Лейла, несмотря на то что много времени проводила в Пакистане, хорошо знала Кабул, где что в городе находится, в ее племени жили толковые воины – это, во-первых, а во-вторых, Афганистан для постоянно кочующих пуштунов был такой же родной страной, как и Пакистан с Индией.
Индия, конечно, располагалась далековато, лошади все копыта собьют, ноги стешут до мослов, прежде чем дойдут, но и в Индии ей также доводилось бывать часто.
Везде у Лейлы имелись свои люди, которые всегда были готовы оказать ей услугу, поделиться патронами или предложить свежего коня взамен усталого, людей этих Лейла очень ценила, верные наводчики были у нее и в Кабуле, они-то и указали место, где понравившийся ей шурави собрался сыграть свадьбу, пометили красным крестом виллу, принадлежавшую сбежавшему во Францию дипломату, а также зал, в котором будет стоять свадебный стол, конкретно указали и комнату, что будет отведена молодым.

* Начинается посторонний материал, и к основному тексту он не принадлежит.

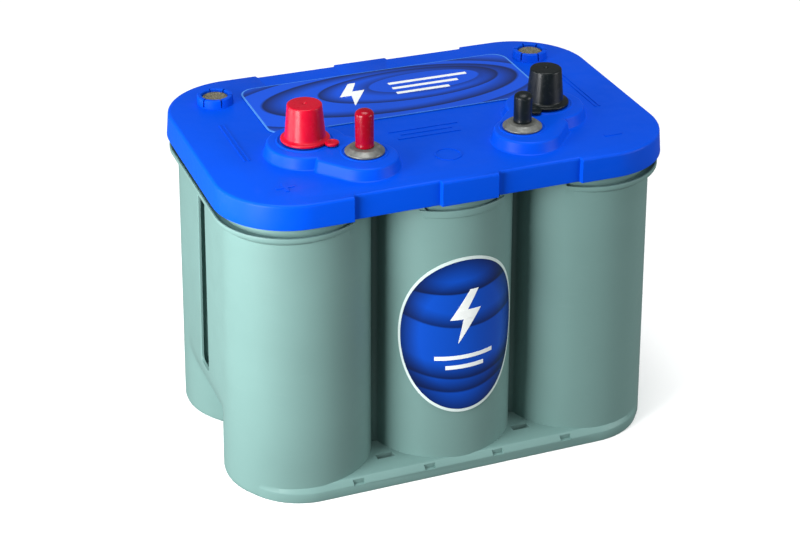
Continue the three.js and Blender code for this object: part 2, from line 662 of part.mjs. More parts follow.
for (const terminal of TERMINALS) {
  const { name, side, cap, vinyl } = terminal;
  place(`${name}_riser`, riser(side, RISERS[name]), lead);
  place(`${name}_post`, post(terminal), lead);
  place(`${name}_stud_base`, studBase(terminal), lead);
  place(`${name}_stud`, stud(terminal), steel);
  place(`${name}_post_seal`, seal(side * POST.x, POST.y, POST.shank), rubber);
  place(`${name}_stud_seal`, seal(side * STUD.x, STUD.y, STUD.shank), rubber);
  place(`${cap}_post_cap`, postCap(terminal), vinyl);
  place(`${cap}_stud_cover`, studCover(terminal), vinyl);
  place(side < 0 ? 'vent_disc_left' : 'vent_disc_right', ventDisc(side), porous);
}

place('lid_label', lidLabel(), labelFilm);
place('front_label', frontLabel(), labelFilm);

export default battery;
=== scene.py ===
"""Looks for the dual-terminal deep cycle battery. Lengths are in millimetres until a mesh is made."""
import json
import math

import bmesh
import bpy
import numpy as np
from mathutils import Matrix, Vector


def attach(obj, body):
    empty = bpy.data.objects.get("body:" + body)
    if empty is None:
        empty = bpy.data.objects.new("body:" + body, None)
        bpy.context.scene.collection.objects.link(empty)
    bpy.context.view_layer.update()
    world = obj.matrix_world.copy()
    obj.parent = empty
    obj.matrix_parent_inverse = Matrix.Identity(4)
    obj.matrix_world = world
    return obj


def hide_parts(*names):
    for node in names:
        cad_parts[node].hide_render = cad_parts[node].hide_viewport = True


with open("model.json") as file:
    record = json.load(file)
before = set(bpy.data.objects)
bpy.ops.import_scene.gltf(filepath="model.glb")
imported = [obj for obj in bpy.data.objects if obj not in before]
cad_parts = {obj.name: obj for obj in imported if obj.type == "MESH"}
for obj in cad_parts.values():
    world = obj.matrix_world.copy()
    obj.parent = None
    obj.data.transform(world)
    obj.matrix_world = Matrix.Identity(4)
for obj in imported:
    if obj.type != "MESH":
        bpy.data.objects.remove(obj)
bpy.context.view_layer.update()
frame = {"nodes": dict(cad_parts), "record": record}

MM = 0.001
BATTERY = "battery"

# ---------------------------------------------------------------- driving dimensions
PITCH = 82.5  # between the middles of neighbouring cells, both ways
ROW_Y = PITCH / 2
RADIUS_BASE, RADIUS_TOP = 41.6, 40.1
END_DRAFT, END_LEAN = 1.6, 2.6
GUTTER_Z, LIP_BOTTOM_Z, LIP_TOP_Z = 160.5, 158.3, 162.6
LIP_RADIUS, LIP_INSET, LIP_WIDTH = 41.2, 0.9, 0.9
GUTTER_FLOOR_Z = 161.3
LIP_FLARE_Z, LIP_FLARE, LIP_UPRIGHT_Z = 155.7, 5.4, 160.3
WALL_TOP_Z, NECK_TOP_Z, NECK_RADIUS = 167.7, 170.0, 38.4
BORE_RADIUS, BORE_FLOOR = 36.6, 4.0
VALLEY_FILLET = 2.1
WEB_FADE_Z, WEB_FADE_DEPTH, WEB_FADE_POWER = 46.0, 31.0, 1.8
POCKET_FOOT, POCKET_TOP = 18.5, 28  # half-lengths of the pocket in the middle of each long side
END_POCKET_FOOT, END_POCKET_TOP = 61, 57  # where the pockets at the ends begin
LEDGE_Y, LEDGE_TOP, LEDGE_BEVEL = 85.2, 9.0, 3.0
LEDGE_WRAP = 62.0  # degrees round each end cell's foot
NOTCH_X, NOTCH_HALF, NOTCH_DEPTH, NOTCH_FOOT = (-62.5, -20.5, 20.5, 62.5), 3.2, 2.2, 5.5
DRAIN_X, DRAIN_HALF, DRAIN_Y = (-PITCH / 2, PITCH / 2), 5, (65.4, 69.8)
CELL_INNER = 51.5  # half the width of the core inside the neck
LID_HALF_LENGTH, LID_HALF_WIDTH, LID_CORNER = 127.0, 85.5, 42.0
LID_DRAFT, LID_RECESS, LID_WALL = 1.3, 2.5, 2.9
LID_RIM_Z, LID_CEILING_Z, LID_TOP_Z = 168.0, 179.0, 182.0
RECESS_START, RECESS_END = 16.0, 63.6
PAD_TOP_Z = 188.5
POST_X, POST_Y, POST_HOLE = 69.5, -24.0, 8.4
STUD_X, STUD_Y, STUD_HOLE, STUD_RADIUS = 45.0, -48.8, 7.4, 3.97
PAD_LOBES = [(POST_X - 0.5, POST_Y - 1, 21.5), (STUD_X + 1.5, STUD_Y - 3.2, 18)]  # centre and radius
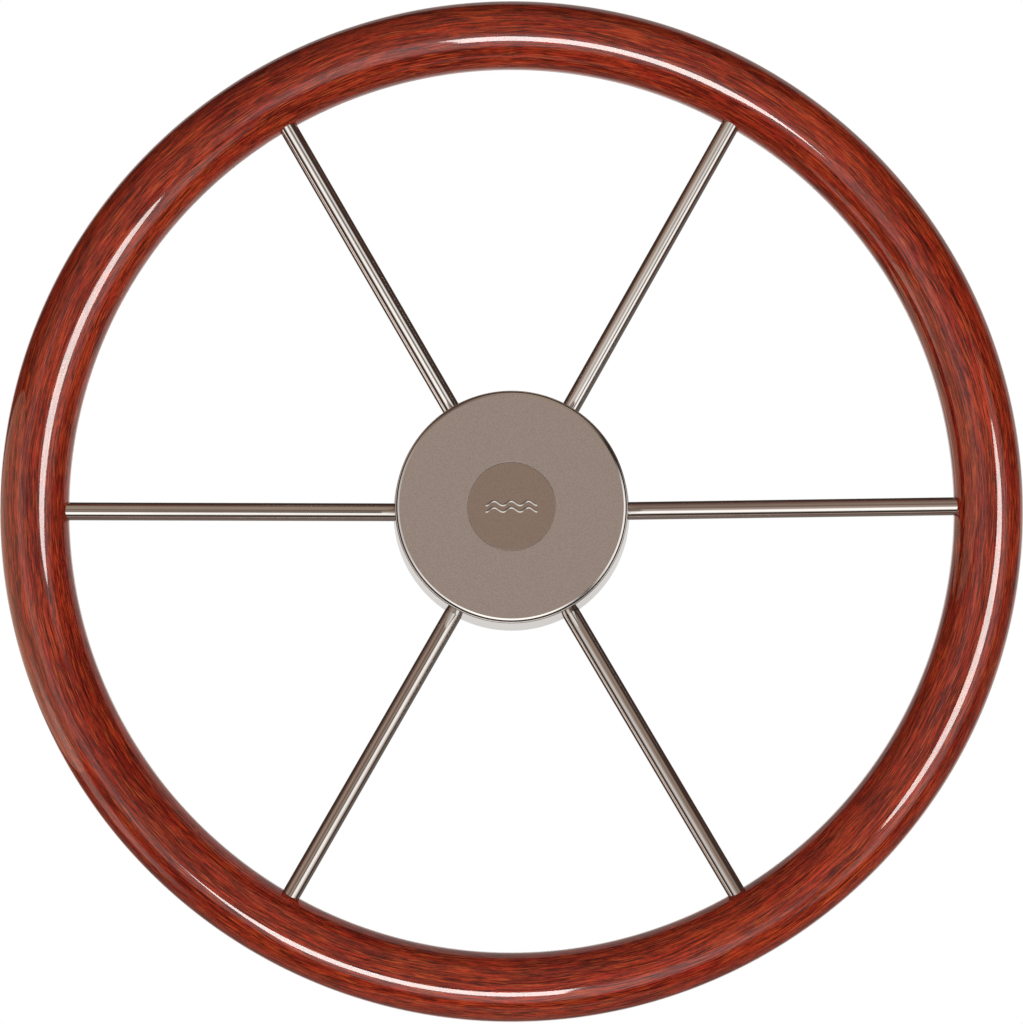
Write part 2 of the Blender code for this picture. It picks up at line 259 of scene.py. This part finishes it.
def mahogany(name, seed):
    """Red-brown wood with bands, fine dark pores and lighter flecks, all running round the rim, under
    a thick clear varnish."""
    made, tree, shader = new_material(name)
    radius, depth, turn = round_place(tree)
    sway = grain(tree, (radius, depth, turn), 4, 25, seed)
    place = (maths(tree, "MULTIPLY_ADD", sway, 0.006, radius), depth, turn)
    patches = stepped(tree, grain(tree, place, 6, 60, seed + 7, 2.0), 0.36, 0.64)
    bands = stepped(tree, grain(tree, place, 4, 300, seed + 13, 3.0, 0.65), 0.34, 0.64)
    fibres = stepped(tree, grain(tree, place, 15, 2050, seed + 31, 2.0, 0.6), 0.33, 0.67)
    pores = stepped(tree, grain(tree, place, 22, 2700, seed + 29, 1.0), 0.50, 0.68)
    flecks = stepped(tree, grain(tree, place, 20, 2400, seed + 43, 1.0), 0.51, 0.72)
    colour = mixed(tree, patches, (0.152, 0.0098, 0.0042), (0.195, 0.0172, 0.0054))
    specks = stepped(tree, grain(tree, place, 120, 1500, seed + 61, 0.0), 0.25, 0.75)
    brightness = maths(tree, "MULTIPLY_ADD", fibres, 1.15, maths(tree, "MULTIPLY_ADD", specks, 0.34, 0.24))
    brightness = maths(tree, "MULTIPLY", brightness, maths(tree, "MULTIPLY_ADD", bands, 0.42, 0.74))
    colour = node(tree, "VectorMath", {"operation": "SCALE"}, Vector=colour, Scale=brightness).outputs[0]
    colour = mixed(tree, maths(tree, "MULTIPLY", flecks, 0.65), colour, (0.37, 0.070, 0.015))
    colour = mixed(tree, maths(tree, "MULTIPLY", pores, 0.85), colour, (0.026, 0.0018, 0.0010))
    put(tree, shader.inputs["Base Color"], colour)
    shader.inputs["Roughness"].default_value = 0.5
    shader.inputs["Specular IOR Level"].default_value = 0.04
    shader.inputs["Coat Weight"].default_value = 1.0
    shader.inputs["Coat Roughness"].default_value = 0.035
    shader.inputs["Coat IOR"].default_value = 1.49
    put(tree, shader.inputs["Normal"], bumped(tree, pores, -0.00002, 0.5))
    swell = grain(tree, place, 9, 45, seed + 53, 1.0)
    put(tree, shader.inputs["Coat Normal"], bumped(tree, swell, 0.00004))
    return made


def metal(name, colour, roughness, marks, depth=0.000004, variation=0.03, tint=0.94, cells=60):
    """Bare metal. marks makes the fine lines of its finish, from 0 to 1, as shader nodes. The lines change
    the roughness by variation either way and stand out by depth. Cloudy places, with this many cells in a
    metre, are darkened by tint."""
    made, tree, shader = new_material(name)
    shader.inputs["Metallic"].default_value = 1.0
    lines = marks(tree)
    cloud = stepped(tree, noise(tree, object_place(tree), cells, 3.0), 0.3, 0.7)
    shade = tuple(tint * part for part in colour)
    put(tree, shader.inputs["Base Color"], mixed(tree, cloud, shade, colour))
    rough = maths(tree, "MULTIPLY_ADD", lines, variation * 2, roughness - variation)
    put(tree, shader.inputs["Roughness"], rough)
    if depth:
        put(tree, shader.inputs["Normal"], bumped(tree, lines, depth))
    return made


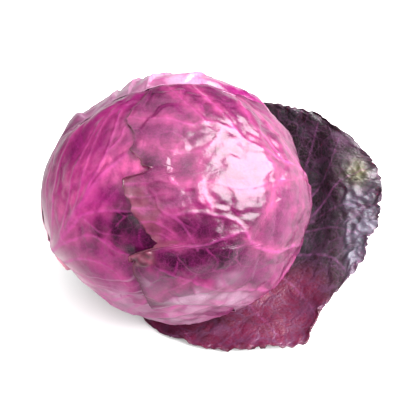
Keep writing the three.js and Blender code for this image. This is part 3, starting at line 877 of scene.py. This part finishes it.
for order, leaf in enumerate(wrappedLeaves):
    name = leaf["name"]
    grid = [max(12, int(n * quickShare)) for n in leaf["grid"]]
    slot = slotOf.get(name, "wrapped_leaf")
    shape = wrappedShape(leaf, order, veinsOf.get(name) or genericVeins(leaf), extraOf.get(name))
    sheetPiece(name, grid, shape, head["blade"], skins[slot])
print("wrapped leaves made")

# The loosened leaf

loose = {
    "thickness": 1.1,
    "grid": (246, 196),
    "net": [
        [(-67, 0, 34), (-68, 4, 33), (-69, 8, 32), (-69, 13, 33), (-68, 19, 36)],
        [(-50, -4, 15), (-50, 4, 12), (-51, 14, 11), (-56, 32, 18), (-60, 50, 36)],
        [(-30, -24, 4), (-31, -6, 3), (-32, 16, 2), (-36, 50, 12), (-40, 76, 42)],
        [(-8, -48, 2), (-9, -12, 1), (-7, 22, 1), (-8, 60, 10), (-4, 94, 52)],
        [(22, -61, 4), (20, -14, 1), (22, 26, 1), (28, 70, 10), (32, 107, 67)],
        [(54, -63, 5), (54, -14, 1), (60, 30, 3), (68, 76, 17), (66, 106, 71)],
        [(83, -60, 7), (82, -10, 4), (92, 40, 15), (96, 76, 34), (92, 100, 69)],
        [(92, -43, 10), (107, -2, 18), (113, 38, 32), (110, 70, 46), (108, 91, 64)],
        [(100, -28, 12), (126, 1, 27), (138, 30, 37), (139, 61, 47), (122, 82, 59)],
    ],
}
net = np.array(loose["net"], float)


def loosePoint(s, t):
    rows = np.array([throughValues(row, (t + 1) / 2) for row in net])  # rows, points, xyz
    last = len(net) - 1
    place = np.clip(s, 0, 1) * last
    i = np.minimum(last - 1, np.floor(place)).astype(int)
    f = (place - i)[:, None]
    k = np.arange(len(s))
    return between(*(rows[np.clip(i + j, 0, last), k] for j in (-1, 0, 1, 2)), f)


def looseVein(stops, wide, narrow):
    fine = finerLine(np.array(stops, float), 6 * len(stops))
    return loosePoint(fine[:, 0], fine[:, 1]), wide, narrow


looseLines = [  # stops along and across the leaf, then the two widths
    ([(0.02, 0), (0.3, 0), (0.6, 0.02), (0.8, 0.05), (0.97, 0.08)], 3.0, 1.0),
    ([(0.3, 0), (0.45, -0.25), (0.58, -0.5), (0.68, -0.85)], 1.8, 0.8),
    ([(0.42, 0), (0.58, -0.2), (0.72, -0.42), (0.82, -0.8)], 1.8, 0.8),
    ([(0.56, 0), (0.7, -0.16), (0.83, -0.34), (0.93, -0.6)], 1.8, 0.8),
    ([(0.68, 0.02), (0.8, -0.08), (0.9, -0.2), (0.98, -0.34)], 1.4, 0.7),
    ([(0.3, 0), (0.45, 0.25), (0.55, 0.55), (0.62, 0.9)], 1.8, 0.8),
    ([(0.45, 0), (0.6, 0.22), (0.7, 0.5), (0.78, 0.88)], 2.0, 0.8),
    ([(0.58, 0.02), (0.72, 0.24), (0.84, 0.48), (0.9, 0.84)], 2.0, 0.8),
    ([(0.7, 0.03), (0.82, 0.2), (0.92, 0.4), (0.98, 0.6)], 1.6, 0.7),
    ([(0.15, 0), (0.25, -0.3), (0.38, -0.65), (0.45, -0.92)], 1.6, 0.7),
]
looseVeins = [looseVein(*line) for line in looseLines]
looseSeeds = np.random.default_rng(8).uniform([-80, -70, -5], [150, 115, 80], (2600, 3))


crumpling = {  # the crumpled zone along the free rim, blue-grey with bloom and painted sheen, mm
    "from": 111,  # along X
    "bottom": -62,  # height in the picture, from the head's middle
    "top": 34,
    "deep": 1.3,
    "raised": 1.5,
    "greenAt": (124, 18),
}


def looseShape(s, t):
    teeth = 0.015 * np.sin(s * 61 + 2 * np.sin(s * 23)) + 0.011 * np.sin(s * 173 + 3 * np.sin(s * 37))
    tEdge = t * (1 + teeth * smoothStep((np.abs(t) - 0.8) / 0.2))
    teeth = 0.009 * np.sin(t * 27 + 2 * np.sin(t * 11)) + 0.008 * np.sin(t * 83 + 3 * np.sin(t * 19))
    sEdge = s * (1 + teeth)
    small = 0.004
    p = loosePoint(sEdge, tEdge)
    before = loosePoint(sEdge - small, tEdge)
    along = loosePoint(sEdge + small, tEdge) - before
    along[s > 0.995] = (p - before)[s > 0.995]
    across = loosePoint(sEdge, tEdge + small) - loosePoint(sEdge, tEdge - small)
    up = np.cross(along, across)
    up = up / np.maximum(np.linalg.norm(up, axis=1, keepdims=True), 1e-9)
    rim = np.maximum(smoothStep((np.abs(t) - 0.86) / 0.14), smoothStep((s - 0.93) / 0.07))
    grown = smoothStep((s - 0.15) / 0.2)
    height = (p[:, 1] + p[:, 2] - centre[2]) * 0.7071  # as seen from 45 degrees
    crumpled = smoothStep((p[:, 0] - crumpling["from"]) / 6)
    crumpled = crumpled * smoothStep((height - crumpling["bottom"]) / 16)
    crumpled = crumpled * smoothStep((crumpling["top"] - height) / 16)
    crushed = 1 - 1.6 * np.abs(ripple(p, 17, 31)) ** 0.8
    crushed = crushed + 0.6 * (1 - 1.6 * np.abs(ripple(p, 8, 34)) ** 0.8)
    ruffle = 1.6 * rim * grown * np.sin(12 * t + 31 * s) + 0.5 * rim * grown * ripple(p, 9, 32)
    ruffle = ruffle + crumpled * (crumpling["deep"] * crushed + crumpling["raised"])
    raised, drawn, nearest = veinField(p, looseVeins)
    border, facet, tone = cellsOn(p, looseSeeds, 1.5, 40, 0.04)
    quilt = 0.5 * (1 - bell(np.minimum(border * 1.5, nearest), 2.6)) * grown
    dents = 0.7 * ripple(p, 34, 33) * grown + np.clip(facet, -0.4, 0.6) * grown
    p = p + up * (ruffle + quilt + dents + 0.5 * raised)[:, None]
    away = p - centre
    reach = np.linalg.norm(away, axis=1)
    d = away / reach[:, None]
    clear = pileRadius(d, len(wrappedLeaves)) + 1.6
    p = centre + d * np.maximum(reach, clear)[:, None]
    p[:, 2] = np.maximum(p[:, 2], loose["thickness"] + 0.02)
    toRim = (1 - np.maximum(np.abs(t), (s - 0.4) / 0.6)) * 60
    # painted bounce light: pink low on the leaf, left of the crumpled zone, as light thrown back from the
    # head
    low = smoothStep((-38 - height) / 26)
    paintedBounce = low * smoothStep((112 - p[:, 0]) / 30)
    greenX, greenHeight = crumpling["greenAt"]
    greenish = np.exp(-(((p[:, 0] - greenX) / 8) ** 2) - ((height - greenHeight) / 8) ** 2)
    # waxy: grey-blue bloom with painted sheen where the crumpled rim catches the light, stronger lower down
    waxAndSheen = crumpled * (0.3 + 0.5 * smoothStep((12 - height) / 24)) * (1 + 0.5 * ripple(p, 12, 35))
    marks = {
        "vein": drawn,
        "cell": bell(border, 0.5) * grown,
        # base: painted bounce light, pink low on the leaf
        "base": paintedBounce * (0.85 + 0.25 * ripple(p, 18, 36)),
        # bloom: the waxy bloom and painted sheen of the crumpled rim, plus a random paler tone
        "bloomAndPaintedSheen": waxAndSheen + 0.12 * smoothStep((tone - 0.4) / 0.3) * (1 - low),
        "dry": 0.45 * greenish,
        # shade: painted shade on the part next to the head
        "toneAndPaintedShade": 0.8 * smoothStep((height - 2) / 40) * smoothStep((112 - p[:, 0]) / 14),
        "edge": 0.7 * bell(toRim, 0.6),
        # blush: more painted bounce light, pinker to the right
        "blushAndPaintedGlow": 0.6 * paintedBounce * smoothStep((p[:, 0] - 30) / 30) * (0.6 + 0.4 * tone),
        "thin": bell(toRim, 5),
    }
    return p, marks


grid = [int(n * quickShare) for n in loose["grid"]]
skin = skins["loose_leaf"]
sheetPiece("leaf_loose", grid, looseShape, loose["thickness"], skin, outwards=False)
print("loose leaf made")

stem = {
    "radius": 11.0,  # mm
    "from": 79.0,  # mm from the head's centre
    "to": 86.2,
    "bevel": 1.2,
    "rings": 5,
    "ringWidth": 1.9,
}
bpy.ops.object.select_all(action="DESELECT")
bpy.ops.mesh.primitive_cylinder_add(
    vertices=72, radius=stem["radius"] * mm, depth=(stem["to"] - stem["from"]) * mm, end_fill_type="NGON",
)
stemPiece = bpy.context.object
stemPiece.name = "stem_cut"
stemPiece.data.name = stemPiece.name
bpy.ops.object.mode_set(mode="EDIT")
bpy.ops.mesh.select_mode(type="FACE")
bpy.ops.mesh.select_all(action="DESELECT")
bpy.ops.object.mode_set(mode="OBJECT")
for face in stemPiece.data.polygons:
    face.select = face.normal.z > 0.9  # the cut end
bpy.ops.object.mode_set(mode="EDIT")
bpy.ops.mesh.inset(thickness=stem["bevel"] * mm)
bpy.ops.transform.translate(value=(0, 0, stem["bevel"] * 0.6 * mm))
for ring in range(stem["rings"]):
    bpy.ops.mesh.inset(thickness=stem["ringWidth"] * mm)
bpy.ops.mesh.select_all(action="SELECT")
bpy.ops.object.mode_set(mode="OBJECT")
applyModifier(stemPiece, "SUBSURF", {"levels": 2, "render_levels": 2})
stemMesh = stemPiece.data
flat = np.zeros(len(stemMesh.vertices) * 3)
stemMesh.vertices.foreach_get("co", flat)
flat = flat.reshape(-1, 3) / mm
fibres = 0.25 * ripple(flat * np.array([1, 1, 0.2]), 3.2, 91)
fibres = fibres + 0.5 * ripple(flat * np.array([1, 1, 0.1]), 11, 92)
fromAxis = np.hypot(flat[:, 0], flat[:, 1])
onTop = smoothStep(flat[:, 2] / 4)
flat[:, 2] += onTop * (0.35 * fibres - 0.6 * bell(fromAxis, 5))
flat[:, :2] *= (1 + 0.03 * fibres * (1 - onTop))[:, None]
stemMesh.vertices.foreach_set("co", (flat * mm).ravel())
fromAxis = np.hypot(flat[:, 0], flat[:, 1])
writeMark(stemPiece, "skin", smoothStep((fromAxis - stem["radius"] + 2.4) / 1.6))
turn = Vector((0, 0, 1)).rotation_difference(Vector(stemDirection)).to_matrix().to_4x4()
stemMiddle = centre + stemDirection * (stem["from"] + stem["to"]) / 2
stemMesh.transform(Matrix.Translation(Vector(stemMiddle * mm)) @ turn)
stemMesh.update()
selectOnly(stemPiece)
bpy.ops.object.shade_smooth()
stemMesh.materials.clear()
stemMesh.materials.append(cutStem("cut cabbage stem"))
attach(stemPiece, "root")
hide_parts("stem")
print("stem made")

# Carried-over pieces


def dress(node, material):
    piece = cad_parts[node]
    piece.data.materials.clear()
    piece.data.materials.append(material)


dress("inner_head", skins["inner_leaves"])

# Stage, lights and camera

stage = {
    "width": 4.0,  # metres
    "front": -0.36,
    "back": 2.4,
    "below": 0.0002,
    "colour": "#868586",  # as the leaves see it
    "seen": "#f4f4f4",  # as the camera sees it
    "world": "#ffffff",
    "horizon": 0.05,
    "ceiling": 2.8,
}
bpy.context.scene.view_settings.view_transform = "Standard"
bpy.ops.object.select_all(action="DESELECT")
bpy.ops.mesh.primitive_plane_add(size=1)
floor = bpy.context.object
depth = stage["back"] - stage["front"]
laidAt = Matrix.Translation((0, (stage["front"] + stage["back"]) / 2, -stage["below"]))
floor.data.transform(laidAt @ Matrix.Diagonal((stage["width"], depth, 1, 1)))
floor.name = "floor"
# Matt white table paper: soft shadows and no gloss, white to the camera and dimmer to the leaves
floorPaint = bpy.data.materials.new("matt white table")
floorPaint.use_nodes = True
paper = floorPaint.node_tree
paperSeen = addNode(paper, "ShaderNodeLightPath", output="Is Camera Ray")
settings = {"data_type": "RGBA", 6: linear(stage["colour"]), 7: linear(stage["seen"])}
paperColour = addNode(paper, "ShaderNodeMix", settings, {0: paperSeen}, 2)
paper.links.new(paperColour, paper.nodes["Principled BSDF"].inputs["Base Color"])
paper.nodes["Principled BSDF"].inputs["Roughness"].default_value = 0.7
floor.data.materials.append(floorPaint)

# Plain white to the camera, and a room with a bright ceiling to everything else
world = bpy.data.worlds.new("studio")
bpy.context.scene.world = world
world.use_nodes = True
sky = world.node_tree
skyWay = addNode(sky, "ShaderNodeTexCoord", output="Generated")
up = addNode(sky, "ShaderNodeSeparateXYZ", {}, {0: skyWay}, "Z")
settings = {"From Min": 0.35, "To Min": stage["horizon"], "To Max": stage["ceiling"]}
room = addNode(sky, "ShaderNodeMapRange", settings, {"Value": up})
seen = addNode(sky, "ShaderNodeLightPath", output="Is Camera Ray")
strength = addNode(sky, "ShaderNodeMix", {"B": 1.0}, {"Factor": seen, "A": room})
sky.links.new(strength, sky.nodes["Background"].inputs["Strength"])
sky.nodes["Background"].inputs["Color"].default_value = linear(stage["world"])


def softbox(name, direction, distance, size, power, glossy=True):
    data = bpy.data.lights.new(name, "AREA")
    data.shape = "RECTANGLE"
    data.size, data.size_y = size
    data.energy = power
    lamp = bpy.data.objects.new(name, data)
    bpy.context.scene.collection.objects.link(lamp)
    way = unit(direction)
    spot = centre * mm + way * distance
    lamp.location = spot
    lamp.visible_camera = False  # never in the picture itself
    lamp.visible_glossy = glossy
    lamp.rotation_euler = Vector(way).to_track_quat("Z", "Y").to_euler()
    return lamp


softbox("window_right", (0.80, -0.04, 0.59), 1.6, (2.2, 1.7), 190)
softbox("fill_left", (-0.8, -0.5, 0.2), 1.3, (1.6, 1.2), 12, glossy=False)
softbox("fill_low", (-0.45, -0.88, 0.06), 1.3, (1.8, 0.35), 24, glossy=False)

view = {
    "elevation": 45.0,
    "distance": 1.1,  # metres
    "frameWidth": 0.273,
    "sensor": 36,
    "rightOfHead": 22.1,  # mm from the head's middle to the middle of the picture
    "belowHead": 7.8,
}
lift = math.radians(view["elevation"])
imageRight = np.array([1.0, 0, 0])
imageUp = np.array([0, math.sin(lift), math.cos(lift)])
towardsCamera = np.array([0, -math.cos(lift), math.sin(lift)])
target = (centre + view["rightOfHead"] * imageRight - view["belowHead"] * imageUp) * mm
cameraData = bpy.data.cameras.new("camera")
cameraData.sensor_width = view["sensor"]
cameraData.lens = view["sensor"] * view["distance"] / view["frameWidth"]
camera = bpy.data.objects.new("camera", cameraData)
bpy.context.scene.collection.objects.link(camera)
camera.location = target + towardsCamera * view["distance"]
camera.rotation_euler = (math.radians(90 - view["elevation"]), 0, 0)
bpy.context.scene.camera = camera
print("stage, lights and camera set")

При упоминании о «комнате молодых» у Лейлы нехорошо дернулось лицо, глаза потемнели, словно бы ей в лицо ударил сильный ветер, она провела ладонью по лбу, будто снимала с него липкую осеннюю паутину.
– Очень сомневаюсь, что у молодых будет нормальная брачная ночь, – сказала она.
О меткости Лейлы ходили легенды, она могла всадить из тяжелого бура пулю в ствол дерева, потом передернуть затвор винтовки и следом пустить вторую пулю точно в донышко первой и ударить так ловко, что первая пуля вылезет из противоположной части ствола целиком и шлепнется, как обычная железка к подножию дерева. Ни один мужчина из пуштунского племени не мог похвастать таким фокусом, хотя и руки их во время выстрела не дрожали, и глаза не были кривыми.
Дело было в ином, а в чем именно, – Лейла не объясняла.
Место она выбрала удобное, – с обеих сторон ее прикрывали камни, над облюбованной для засады площадкой нависал длинный выветренный карниз, так что сверху ее тоже нельзя было застать.
Вилла, с двух сторон обвязанная дорогой, находилась перед Лейлой, как на ладони, сквозь узкие стрельчатые окна были видны люди – внутри зала были зажжены все электрические лампы, все до единой, – и в двух больших люстрах, и в нескольких торшерах, и в повешенных на стены фонарях.